A défaut pour Mme X de démontrer que le calcul des retenues est erroné, il convient de constater qu’elle est bien-fondée à obtenir la restitution de la somme de 7.166,32 euros au titre des retenues irrégulières opérées par la caisse d’allocations familiales sur les prestations versées de 2010 à 2018.

Néanmoins, conformément à la demande de Mme X, la caisse d’allocations familiales sera condamnée à lui payer la somme de 5.000 euros à titre provisionnel.

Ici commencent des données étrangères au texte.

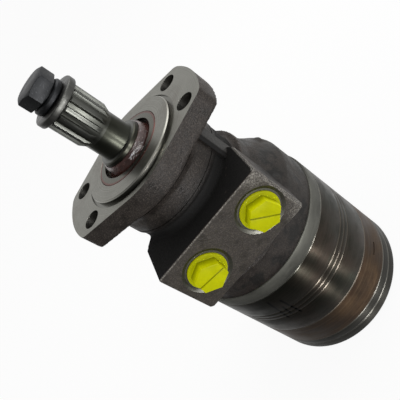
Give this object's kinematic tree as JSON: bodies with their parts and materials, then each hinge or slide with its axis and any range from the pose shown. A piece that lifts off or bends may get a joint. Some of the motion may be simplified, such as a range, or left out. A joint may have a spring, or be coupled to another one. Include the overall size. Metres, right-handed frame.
{
  "type": "orbital hydraulic motor",
  "caption": "Compact orbital hydraulic motor: bolted flange with round pilot, splined output shaft with end bolt and washers, plugged side ports and a round stacked body.",
  "frame": {"origin": "centre of the flange's mounting face, on the shaft axis at the base of the pilot", "axes": "+Z along the shaft towards its free end, -Y out of the two ports, X along the flange's long axis"},
  "size_m": [0.1336, 0.1326, 0.3057],
  "materials": {
    "cast_housing": "matte",
    "seal_carrier": "matte",
    "dust_seal": "matte",
    "shaft_seal": "matte",
    "seal_backup_ring": "satin",
    "thrust_race": "satin",
    "thrust_cage": "satin",
    "thrust_needles": "satin",
    "outer_bushing": "satin",
    "inner_bushing": "satin",
    "rear_thrust_washer": "satin",
    "output_shaft": "satin",
    "shaft_bolt": "satin",
    "lock_washer": "satin",
    "retaining_washer": "satin",
    "drive_link": "satin",
    "wear_plate": "satin",
    "stator": "satin",
    "rotor": "satin",
    "roller": "satin",
    "manifold": "satin",
    "commutator_ring": "satin",
    "commutator": "satin",
    "commutator_seal": "satin",
    "end_cover": "satin",
    "cover_bolts": "satin",
    "seal_ring": "matte",
    "port_plug": "gloss"
  },
  "bodies": {
    "housing": {"housing": "cast_housing", "seal_carrier": "seal_carrier", "dust_seal": "dust_seal", "shaft_seal": "shaft_seal", "seal_backup_ring": "seal_backup_ring", "thrust_race": "thrust_race", "outer_bushing": "outer_bushing", "inner_bushing": "inner_bushing", "rear_thrust_washer": "rear_thrust_washer", "wear_plate": "wear_plate", "stator": "stator", "manifold": "manifold", "commutator_ring": "commutator_ring", "end_cover": "end_cover", "cover_bolts": "cover_bolts", "seal_ring_1": "seal_ring", "seal_ring_2": "seal_ring", "seal_ring_3": "seal_ring", "seal_ring_4": "seal_ring", "seal_ring_5": "seal_ring"},
    "shaft": {"output_shaft": "output_shaft", "shaft_bolt": "shaft_bolt", "lock_washer": "lock_washer", "retaining_washer": "retaining_washer"},
    "thrust_bearing": {"thrust_cage": "thrust_cage", "thrust_needles": "thrust_needles"},
    "commutator": {"commutator": "commutator", "commutator_seal": "commutator_seal"},
    "rotor": {"rotor": "rotor"},
    "drive_link": {"drive_link": "drive_link"},
    "roller_1": {"roller_1": "roller"},
    "roller_2": {"roller_2": "roller"},
    "roller_3": {"roller_3": "roller"},
    "roller_4": {"roller_4": "roller"},
    "roller_5": {"roller_5": "roller"},
    "roller_6": {"roller_6": "roller"},
    "roller_7": {"roller_7": "roller"},
    "plug_right": {"port_plug_right": "port_plug"},
    "plug_left": {"port_plug_left": "port_plug"}
  },
  "joints": [
    {"name": "shaft_turn", "type": "hinge", "parent": "housing", "child": "shaft", "pos_m": [0, 0, 0], "axis": [0, 0, 1], "continuous": true},
    {"name": "thrust_roll", "type": "hinge", "parent": "housing", "child": "thrust_bearing", "pos_m": [0, 0, -0.0192], "axis": [0, 0, 1], "continuous": true},
    {"name": "commutator_orbit", "type": "hinge", "parent": "housing", "child": "commutator", "pos_m": [0, 0, -0.2137], "axis": [0, 0, 1], "continuous": true},
    {"name": "rotor_turn", "type": "hinge", "parent": "commutator", "child": "rotor", "pos_m": [0.0032, 0, -0.1545], "axis": [0, 0, 1], "continuous": true},
    {"name": "link_turn", "type": "hinge", "parent": "commutator", "child": "drive_link", "pos_m": [0, 0, -0.07], "axis": [-0.0378, 0, 0.9993], "continuous": true},
    {"name": "roller_1_roll", "type": "hinge", "parent": "housing", "child": "roller_1", "pos_m": [0, 0.042, -0.1545], "axis": [0, 0, 1], "continuous": true},
    {"name": "roller_2_roll", "type": "hinge", "parent": "housing", "child": "roller_2", "pos_m": [-0.03284, 0.02619, -0.1545], "axis": [0, 0, 1], "continuous": true},
    {"name": "roller_3_roll", "type": "hinge", "parent": "housing", "child": "roller_3", "pos_m": [-0.04095, -0.00935, -0.1545], "axis": [0, 0, 1], "continuous": true},
    {"name": "roller_4_roll", "type": "hinge", "parent": "housing", "child": "roller_4", "pos_m": [-0.01822, -0.03784, -0.1545], "axis": [0, 0, 1], "continuous": true},
    {"name": "roller_5_roll", "type": "hinge", "parent": "housing", "child": "roller_5", "pos_m": [0.01822, -0.03784, -0.1545], "axis": [0, 0, 1], "continuous": true},
    {"name": "roller_6_roll", "type": "hinge", "parent": "housing", "child": "roller_6", "pos_m": [0.04095, -0.00935, -0.1545], "axis": [0, 0, 1], "continuous": true},
    {"name": "roller_7_roll", "type": "hinge", "parent": "housing", "child": "roller_7", "pos_m": [0.03284, 0.02619, -0.1545], "axis": [0, 0, 1], "continuous": true},
    {"name": "plug_right_pull", "type": "slide", "parent": "housing", "child": "plug_right", "axis": [0, -1, 0], "range_m": [0, 0.014]},
    {"name": "plug_left_pull", "type": "slide", "parent": "housing", "child": "plug_left", "axis": [0, -1, 0], "range_m": [0, 0.014]}
  ],
  "couplings": [
    {"joint": "thrust_roll", "follows": "shaft_turn", "ratio": 0.5},
    {"joint": "commutator_orbit", "follows": "shaft_turn", "ratio": -6},
    {"joint": "rotor_turn", "follows": "shaft_turn", "ratio": 7},
    {"joint": "link_turn", "follows": "shaft_turn", "ratio": 7}
  ]
}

La caisse d’allocations familiales des Bouches-du-Rhône, succombant, supportera les dépens de l’instance, étant précisé que l’article R 144-10 du code de la sécurité sociale a été abrogé par le décret n° 2018-928 du 29 octobre 2018 relatif au contentieux de la sécurité sociale et de l’aide sociale, dont l’article 17 III prévoit que les dispositions relatives à la procédure devant les juridictions sont applicables aux instances en cours.

PAR CES MOTIFS,

La cour statuant publiquement par décision contradictoire,

Infirme le jugement rendu le 27 mai 2019 par le tribunal de grande instance de Marseille sous le n° RG 12 06325 en toutes ses dispositions,

Statuant à nouveau,

Dit que la caisse d’allocations familiales des Bouches-du-Rhône était fondée à réclamer à Mme X la somme de 1.037,99 euros au titre de l’allocation de soutien familial indûment versée aux mois de juin 2008, juin 2009, août 2009, septembre et octobre 2009,

Prend acte de ce que cette somme a été entièrement récupérée par retenues opérées par la caisse d’allocations familiales sur les prestations familiales versées à Mme X,

Déboute la caisse d’allocations familiales des Bouches-du-Rhône de sa demande en condamnation de Mme X au remboursement du surplus,

Constate que Mme X est bien-fondée à obtenir la restitution de la somme de 7.166,32 euros au titre des retenues irrégulières opérées par la caisse d’allocations familiales sur les prestations versées de 2010 à 2018,

en conséquence,

Condamne la caisse d’allocations familiales des Bouches-du-Rhône à verser à Mme X la somme de 5.000 euros à titre provisionnel,

Condamne la caisse d’allocations familiales des Bouches-du-Rhône aux dépens de l’appel.